A Pisa abbiamo assistito a qualcosa di storto, ma non si tratta della torre: colpisce un certo strabismo che fa guardare ai diritti senza i doveri.
di Domenico Airoma
Non intendo entrare nel merito dell’oggetto della manifestazione che ha originato gli incidenti di Pisa. Non intendo neppure soffermarmi sulla strumentalizzazione partitica dello stucchevole dibattito matite versus manganelli.
Mi preme richiamare l’attenzione su una riflessione che solo poche menti davvero illuminate e non ossequiose del conformismo di pensiero hanno provato a suscitare: ma davvero non ci rendiamo conto degli effetti devastanti che la cultura del cosiddetto dirittismo ha prodotto e sta producendo tra i giovani?
Lo ha fatto, ad esempio, acutamente Luca Ricolfi sulle pagine de “Il Mattino” qualche giorno fa evidenziando come una mentalità che ha messo al bando i doveri genera inevitabilmente conflittualità e non costruisce nulla.
Si dirà: e che cosa c’entra tutto ciò con i fatti di Pisa? C’entra, eccome. A Pisa, assieme alla torre, i giudizi hanno denunciato una corriva pendenza verso un solo aspetto della vicenda, quella del diritto a manifestare. Che nessuno mette in discussione. Ma che deve necessariamente accompagnarsi a delle regole.
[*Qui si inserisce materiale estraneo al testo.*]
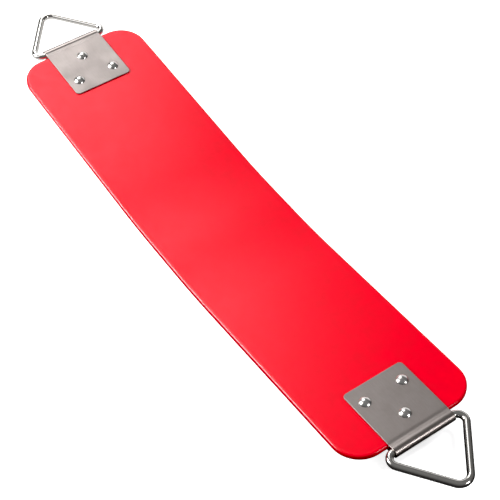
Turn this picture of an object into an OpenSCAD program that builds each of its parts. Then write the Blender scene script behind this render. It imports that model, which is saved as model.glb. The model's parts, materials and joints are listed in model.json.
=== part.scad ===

Quelle regole che sono state fissate -e ritenute più volte conformi a Costituzione- proprio per ridurre i rischi di incidenti.
Quelle regole che consentono di bilanciare il diritto di manifestare pubblicamente il proprio pensiero con il diritto -egualmente protetto dalla Costituzione- alla sicurezza degli altri consociati e al diritto degli agenti di pubblica sicurezza di poter svolgere al meglio (ed anch’essi in condizioni di sicurezza!) il proprio lavoro.
Non si tratta di vuoti formalismi. Sono le regole del gioco democratico. Senza queste regole si tratta di un altro gioco. E chi pensa di spacciarlo come democratico, sta barando.
E quel che è più grave è che costoro instillano nei giovani la mentalità secondo cui esistono regole che possono anche non essere rispettate. Ma chi, come, quando è stato deciso che ci sono regole che possono essere calpestate? E su quale fondamento si pretende, poi, di educare le giovani generazioni al rispetto della legalità se si giustifica l’oltraggio della legge?
A Pisa l’ipocrita sicumera di chi rivendica diritti senza curarsi dei doveri poteva costare caro. L’immagine di quei ragazzi intrappolati in un budello di strada e ostinatamente protesi a sfondare il muro delle forze di polizia, rende un’istantanea impietosa: descrive gli effetti di un mondo sregolato ed è l’anteprima di una pellicola che vedrà nel poliziotto l’odioso custode delle regole; ma anche sgretolato dalla predicazione di falsi maestri di un relativismo senza valori colpevole di aver condotto intere generazioni in un vicolo cieco.